For this exercise, write out exactly, and only, the lines running from the line that contains "handle_pivot_pin();" through the line that contains "# Every shape".

── Dataset excerpt

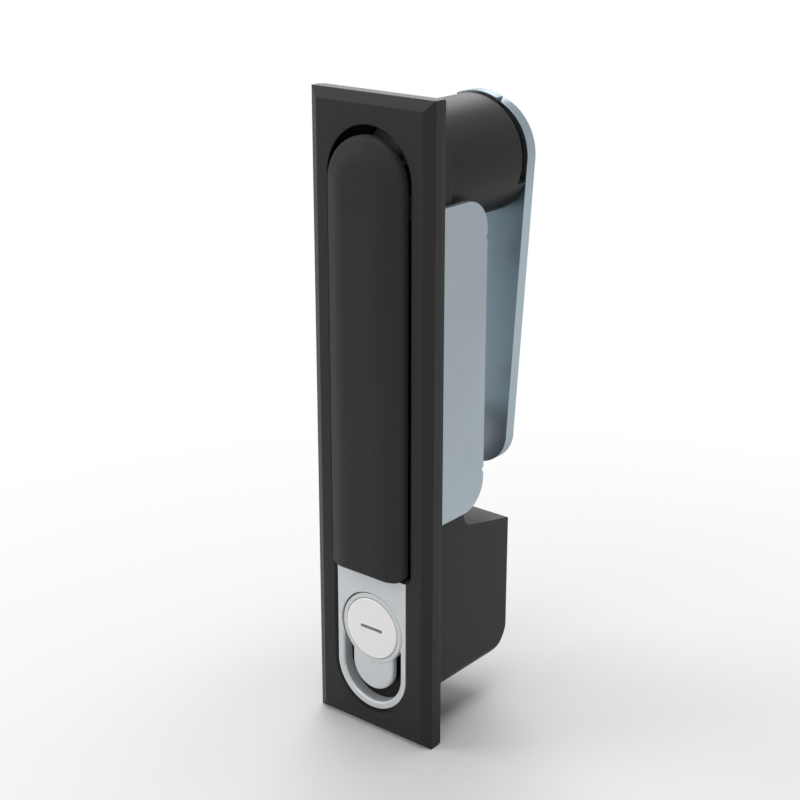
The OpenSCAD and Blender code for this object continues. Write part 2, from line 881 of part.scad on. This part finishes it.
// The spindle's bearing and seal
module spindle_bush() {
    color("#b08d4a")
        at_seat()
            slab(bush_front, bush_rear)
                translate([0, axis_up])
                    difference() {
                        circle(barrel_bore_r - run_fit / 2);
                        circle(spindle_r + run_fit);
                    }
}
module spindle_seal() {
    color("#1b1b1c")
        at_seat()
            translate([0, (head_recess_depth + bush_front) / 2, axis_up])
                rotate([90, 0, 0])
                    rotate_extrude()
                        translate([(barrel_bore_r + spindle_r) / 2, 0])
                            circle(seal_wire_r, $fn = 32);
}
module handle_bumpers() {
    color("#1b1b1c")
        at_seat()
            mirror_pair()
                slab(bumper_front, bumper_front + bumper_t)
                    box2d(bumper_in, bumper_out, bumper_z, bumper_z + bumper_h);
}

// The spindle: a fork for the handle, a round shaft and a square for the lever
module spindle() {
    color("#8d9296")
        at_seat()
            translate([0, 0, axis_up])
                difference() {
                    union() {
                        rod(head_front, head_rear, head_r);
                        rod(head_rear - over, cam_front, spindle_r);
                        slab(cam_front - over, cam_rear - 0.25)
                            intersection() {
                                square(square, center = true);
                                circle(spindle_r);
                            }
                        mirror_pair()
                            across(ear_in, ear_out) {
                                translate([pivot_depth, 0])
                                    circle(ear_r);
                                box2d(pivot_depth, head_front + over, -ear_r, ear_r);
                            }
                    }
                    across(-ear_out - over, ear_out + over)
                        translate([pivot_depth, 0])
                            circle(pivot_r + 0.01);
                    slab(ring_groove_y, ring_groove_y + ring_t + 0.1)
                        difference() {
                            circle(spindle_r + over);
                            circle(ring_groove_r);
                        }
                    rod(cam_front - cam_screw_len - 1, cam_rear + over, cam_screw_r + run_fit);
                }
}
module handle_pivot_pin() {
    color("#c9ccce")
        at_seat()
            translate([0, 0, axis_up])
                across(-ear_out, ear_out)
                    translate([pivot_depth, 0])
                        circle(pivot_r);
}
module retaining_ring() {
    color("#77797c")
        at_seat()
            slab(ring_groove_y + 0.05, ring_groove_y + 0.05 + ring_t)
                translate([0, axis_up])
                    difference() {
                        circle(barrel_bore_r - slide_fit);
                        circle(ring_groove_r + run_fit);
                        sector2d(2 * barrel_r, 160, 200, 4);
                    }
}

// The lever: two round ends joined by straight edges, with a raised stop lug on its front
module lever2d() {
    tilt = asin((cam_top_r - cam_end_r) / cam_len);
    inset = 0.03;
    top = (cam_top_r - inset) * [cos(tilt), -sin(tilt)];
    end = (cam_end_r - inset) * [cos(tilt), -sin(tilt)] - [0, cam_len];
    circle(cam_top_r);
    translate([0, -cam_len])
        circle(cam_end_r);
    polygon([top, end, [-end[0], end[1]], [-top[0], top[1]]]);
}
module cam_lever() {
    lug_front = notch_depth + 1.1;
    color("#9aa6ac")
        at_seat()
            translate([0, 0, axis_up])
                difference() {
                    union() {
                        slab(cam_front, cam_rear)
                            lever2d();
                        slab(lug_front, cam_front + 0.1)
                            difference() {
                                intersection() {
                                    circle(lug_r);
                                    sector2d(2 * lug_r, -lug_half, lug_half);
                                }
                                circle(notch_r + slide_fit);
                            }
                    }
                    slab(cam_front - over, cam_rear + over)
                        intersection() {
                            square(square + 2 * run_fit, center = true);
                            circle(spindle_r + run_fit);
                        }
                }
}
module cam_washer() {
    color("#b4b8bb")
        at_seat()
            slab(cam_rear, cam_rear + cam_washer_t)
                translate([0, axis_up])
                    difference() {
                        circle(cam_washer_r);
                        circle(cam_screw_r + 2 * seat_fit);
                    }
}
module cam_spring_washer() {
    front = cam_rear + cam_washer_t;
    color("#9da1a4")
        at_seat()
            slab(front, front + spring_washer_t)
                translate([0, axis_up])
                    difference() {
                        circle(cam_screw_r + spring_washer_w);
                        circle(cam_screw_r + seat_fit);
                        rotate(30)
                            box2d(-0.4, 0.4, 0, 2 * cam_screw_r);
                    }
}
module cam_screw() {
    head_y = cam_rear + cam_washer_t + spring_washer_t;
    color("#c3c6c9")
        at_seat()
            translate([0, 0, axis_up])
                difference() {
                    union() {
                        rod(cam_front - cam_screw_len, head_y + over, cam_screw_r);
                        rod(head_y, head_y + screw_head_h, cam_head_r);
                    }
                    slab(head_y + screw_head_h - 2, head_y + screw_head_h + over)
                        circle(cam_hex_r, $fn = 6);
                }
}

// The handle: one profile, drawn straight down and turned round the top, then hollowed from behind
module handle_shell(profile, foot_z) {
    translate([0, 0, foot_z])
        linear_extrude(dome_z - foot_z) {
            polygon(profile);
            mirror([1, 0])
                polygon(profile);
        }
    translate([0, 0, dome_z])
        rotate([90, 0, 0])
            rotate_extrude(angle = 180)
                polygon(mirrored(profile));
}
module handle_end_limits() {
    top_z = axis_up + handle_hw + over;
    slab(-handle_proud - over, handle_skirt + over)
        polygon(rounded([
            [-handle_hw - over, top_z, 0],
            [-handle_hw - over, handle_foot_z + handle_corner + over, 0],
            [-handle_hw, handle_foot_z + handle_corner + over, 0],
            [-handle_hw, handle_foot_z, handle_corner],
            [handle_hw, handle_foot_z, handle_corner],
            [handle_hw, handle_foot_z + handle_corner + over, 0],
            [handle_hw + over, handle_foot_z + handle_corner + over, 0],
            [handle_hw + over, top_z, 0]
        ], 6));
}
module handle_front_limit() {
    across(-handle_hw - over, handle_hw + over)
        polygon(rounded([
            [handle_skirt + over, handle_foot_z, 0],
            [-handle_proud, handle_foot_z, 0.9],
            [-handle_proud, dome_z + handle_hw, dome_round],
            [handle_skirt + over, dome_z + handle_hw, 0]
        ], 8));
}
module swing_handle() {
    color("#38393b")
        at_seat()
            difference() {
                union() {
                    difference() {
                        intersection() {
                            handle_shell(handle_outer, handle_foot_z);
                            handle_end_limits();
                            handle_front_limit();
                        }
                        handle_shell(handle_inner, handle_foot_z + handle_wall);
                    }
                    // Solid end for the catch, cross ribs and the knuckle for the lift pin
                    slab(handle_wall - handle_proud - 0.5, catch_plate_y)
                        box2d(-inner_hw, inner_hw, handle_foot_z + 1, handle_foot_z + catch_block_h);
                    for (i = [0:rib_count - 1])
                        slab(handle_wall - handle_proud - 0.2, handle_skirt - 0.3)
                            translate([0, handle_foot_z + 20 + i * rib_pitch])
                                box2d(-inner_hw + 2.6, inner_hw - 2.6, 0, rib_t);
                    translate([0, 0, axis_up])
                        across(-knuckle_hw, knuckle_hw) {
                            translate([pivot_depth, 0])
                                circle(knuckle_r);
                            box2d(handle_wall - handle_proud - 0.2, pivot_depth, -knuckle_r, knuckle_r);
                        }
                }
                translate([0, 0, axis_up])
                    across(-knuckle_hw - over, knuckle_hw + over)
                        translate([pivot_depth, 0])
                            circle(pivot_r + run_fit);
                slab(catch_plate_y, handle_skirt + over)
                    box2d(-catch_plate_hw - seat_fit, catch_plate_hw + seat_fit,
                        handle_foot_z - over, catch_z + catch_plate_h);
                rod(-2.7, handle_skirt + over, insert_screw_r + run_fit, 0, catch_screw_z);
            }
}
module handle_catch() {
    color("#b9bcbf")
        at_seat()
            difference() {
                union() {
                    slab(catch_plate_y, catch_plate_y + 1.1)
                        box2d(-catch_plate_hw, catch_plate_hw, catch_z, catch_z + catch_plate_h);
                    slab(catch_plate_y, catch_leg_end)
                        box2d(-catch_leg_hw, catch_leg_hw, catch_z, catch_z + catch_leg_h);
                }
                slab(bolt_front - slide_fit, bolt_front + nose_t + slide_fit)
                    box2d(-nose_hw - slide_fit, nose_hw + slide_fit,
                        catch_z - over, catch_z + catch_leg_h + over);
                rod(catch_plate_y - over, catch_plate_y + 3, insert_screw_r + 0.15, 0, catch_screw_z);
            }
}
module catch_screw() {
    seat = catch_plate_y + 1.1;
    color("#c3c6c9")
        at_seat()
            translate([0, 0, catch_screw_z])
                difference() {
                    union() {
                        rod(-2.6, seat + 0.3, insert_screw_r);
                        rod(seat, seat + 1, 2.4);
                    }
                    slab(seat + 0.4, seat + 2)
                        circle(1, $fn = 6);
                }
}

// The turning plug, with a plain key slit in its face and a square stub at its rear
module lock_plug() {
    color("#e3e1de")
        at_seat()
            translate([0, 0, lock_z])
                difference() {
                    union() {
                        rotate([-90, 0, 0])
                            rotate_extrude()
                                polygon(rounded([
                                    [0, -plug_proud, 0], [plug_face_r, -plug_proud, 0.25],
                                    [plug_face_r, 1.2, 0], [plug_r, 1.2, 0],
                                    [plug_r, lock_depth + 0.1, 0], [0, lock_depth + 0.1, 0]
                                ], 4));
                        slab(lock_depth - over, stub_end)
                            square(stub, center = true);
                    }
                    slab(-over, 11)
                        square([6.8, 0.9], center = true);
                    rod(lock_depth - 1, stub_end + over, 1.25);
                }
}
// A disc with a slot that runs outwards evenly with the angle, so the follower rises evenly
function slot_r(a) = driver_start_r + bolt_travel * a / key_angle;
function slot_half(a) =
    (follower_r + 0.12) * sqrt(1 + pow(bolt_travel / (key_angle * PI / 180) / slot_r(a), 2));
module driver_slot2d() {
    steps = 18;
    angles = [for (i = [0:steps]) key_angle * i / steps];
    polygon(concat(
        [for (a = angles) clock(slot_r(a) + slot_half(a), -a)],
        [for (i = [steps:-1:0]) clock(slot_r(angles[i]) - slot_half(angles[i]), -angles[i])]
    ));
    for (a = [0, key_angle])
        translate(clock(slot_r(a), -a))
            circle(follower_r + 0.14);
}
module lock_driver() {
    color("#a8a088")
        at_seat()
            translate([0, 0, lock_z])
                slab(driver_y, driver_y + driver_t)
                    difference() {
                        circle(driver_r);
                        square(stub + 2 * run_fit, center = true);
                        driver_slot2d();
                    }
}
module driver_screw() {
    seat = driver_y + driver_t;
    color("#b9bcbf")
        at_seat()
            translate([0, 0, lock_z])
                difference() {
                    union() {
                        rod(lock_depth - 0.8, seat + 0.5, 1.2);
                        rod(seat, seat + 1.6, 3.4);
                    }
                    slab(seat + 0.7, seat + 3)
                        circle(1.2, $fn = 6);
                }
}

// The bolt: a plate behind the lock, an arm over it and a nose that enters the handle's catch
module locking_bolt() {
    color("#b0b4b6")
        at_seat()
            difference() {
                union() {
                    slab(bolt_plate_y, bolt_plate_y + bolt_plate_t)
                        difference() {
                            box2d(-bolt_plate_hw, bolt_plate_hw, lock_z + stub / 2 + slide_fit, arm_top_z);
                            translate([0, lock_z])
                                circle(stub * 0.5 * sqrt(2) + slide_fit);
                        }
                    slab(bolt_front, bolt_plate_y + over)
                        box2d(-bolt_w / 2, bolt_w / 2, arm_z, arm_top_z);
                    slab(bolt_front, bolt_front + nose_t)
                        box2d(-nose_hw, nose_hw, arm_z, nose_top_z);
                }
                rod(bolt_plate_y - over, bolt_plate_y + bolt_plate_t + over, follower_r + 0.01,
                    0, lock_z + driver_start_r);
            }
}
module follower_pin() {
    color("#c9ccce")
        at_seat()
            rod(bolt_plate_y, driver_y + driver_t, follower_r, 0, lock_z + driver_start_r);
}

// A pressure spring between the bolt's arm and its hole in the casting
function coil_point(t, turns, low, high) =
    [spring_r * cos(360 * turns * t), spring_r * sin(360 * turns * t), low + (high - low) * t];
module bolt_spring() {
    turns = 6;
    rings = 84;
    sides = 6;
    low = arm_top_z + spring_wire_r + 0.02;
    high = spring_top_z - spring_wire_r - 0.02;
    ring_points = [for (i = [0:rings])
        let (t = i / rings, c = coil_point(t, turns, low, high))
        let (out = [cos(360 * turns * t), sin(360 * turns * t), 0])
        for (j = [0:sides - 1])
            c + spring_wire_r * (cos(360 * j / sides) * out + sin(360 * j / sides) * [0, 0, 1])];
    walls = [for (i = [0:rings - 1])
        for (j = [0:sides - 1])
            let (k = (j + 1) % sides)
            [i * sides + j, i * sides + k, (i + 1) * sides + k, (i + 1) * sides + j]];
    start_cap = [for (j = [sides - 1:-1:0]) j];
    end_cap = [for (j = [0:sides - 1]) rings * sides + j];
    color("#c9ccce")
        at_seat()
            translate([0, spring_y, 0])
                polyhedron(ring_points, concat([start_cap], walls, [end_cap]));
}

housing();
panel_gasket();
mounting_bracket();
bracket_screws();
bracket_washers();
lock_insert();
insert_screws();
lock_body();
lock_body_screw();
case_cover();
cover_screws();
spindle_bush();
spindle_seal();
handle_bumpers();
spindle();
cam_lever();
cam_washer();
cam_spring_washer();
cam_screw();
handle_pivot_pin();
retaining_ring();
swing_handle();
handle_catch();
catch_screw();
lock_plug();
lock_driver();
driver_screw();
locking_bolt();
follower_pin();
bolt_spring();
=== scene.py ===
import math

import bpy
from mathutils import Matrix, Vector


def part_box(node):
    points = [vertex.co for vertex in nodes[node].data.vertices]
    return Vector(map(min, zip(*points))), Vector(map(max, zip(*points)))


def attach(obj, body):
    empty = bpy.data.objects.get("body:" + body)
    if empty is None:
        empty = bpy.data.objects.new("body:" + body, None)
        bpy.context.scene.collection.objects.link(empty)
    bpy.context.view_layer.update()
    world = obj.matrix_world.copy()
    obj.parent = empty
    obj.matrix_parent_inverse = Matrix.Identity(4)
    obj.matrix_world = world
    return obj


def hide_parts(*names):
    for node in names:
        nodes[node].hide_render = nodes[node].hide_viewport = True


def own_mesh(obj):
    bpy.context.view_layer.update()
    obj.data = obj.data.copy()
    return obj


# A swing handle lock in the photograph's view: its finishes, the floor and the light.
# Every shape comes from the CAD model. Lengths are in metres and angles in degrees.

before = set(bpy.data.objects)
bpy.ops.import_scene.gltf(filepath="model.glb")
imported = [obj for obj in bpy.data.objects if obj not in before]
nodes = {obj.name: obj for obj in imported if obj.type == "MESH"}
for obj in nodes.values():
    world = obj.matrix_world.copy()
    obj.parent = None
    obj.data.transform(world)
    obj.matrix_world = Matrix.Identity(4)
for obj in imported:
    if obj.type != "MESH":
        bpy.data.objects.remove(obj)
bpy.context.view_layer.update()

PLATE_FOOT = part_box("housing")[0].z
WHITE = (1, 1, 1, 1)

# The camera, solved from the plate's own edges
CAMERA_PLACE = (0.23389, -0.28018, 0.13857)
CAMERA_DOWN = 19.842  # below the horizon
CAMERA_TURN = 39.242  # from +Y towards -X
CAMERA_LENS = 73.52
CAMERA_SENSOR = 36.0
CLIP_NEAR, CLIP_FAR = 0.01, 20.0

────

> [Written reply]:
handle_pivot_pin();
retaining_ring();
swing_handle();
handle_catch();
catch_screw();
lock_plug();
lock_driver();
driver_screw();
locking_bolt();
follower_pin();
bolt_spring();
=== scene.py ===
import math

import bpy
from mathutils import Matrix, Vector


def part_box(node):
    points = [vertex.co for vertex in nodes[node].data.vertices]
    return Vector(map(min, zip(*points))), Vector(map(max, zip(*points)))


def attach(obj, body):
    empty = bpy.data.objects.get("body:" + body)
    if empty is None:
        empty = bpy.data.objects.new("body:" + body, None)
        bpy.context.scene.collection.objects.link(empty)
    bpy.context.view_layer.update()
    world = obj.matrix_world.copy()
    obj.parent = empty
    obj.matrix_parent_inverse = Matrix.Identity(4)
    obj.matrix_world = world
    return obj


def hide_parts(*names):
    for node in names:
        nodes[node].hide_render = nodes[node].hide_viewport = True


def own_mesh(obj):
    bpy.context.view_layer.update()
    obj.data = obj.data.copy()
    return obj


# A swing handle lock in the photograph's view: its finishes, the floor and the light.
# Every shape comes from the CAD model. Lengths are in metres and angles in degrees.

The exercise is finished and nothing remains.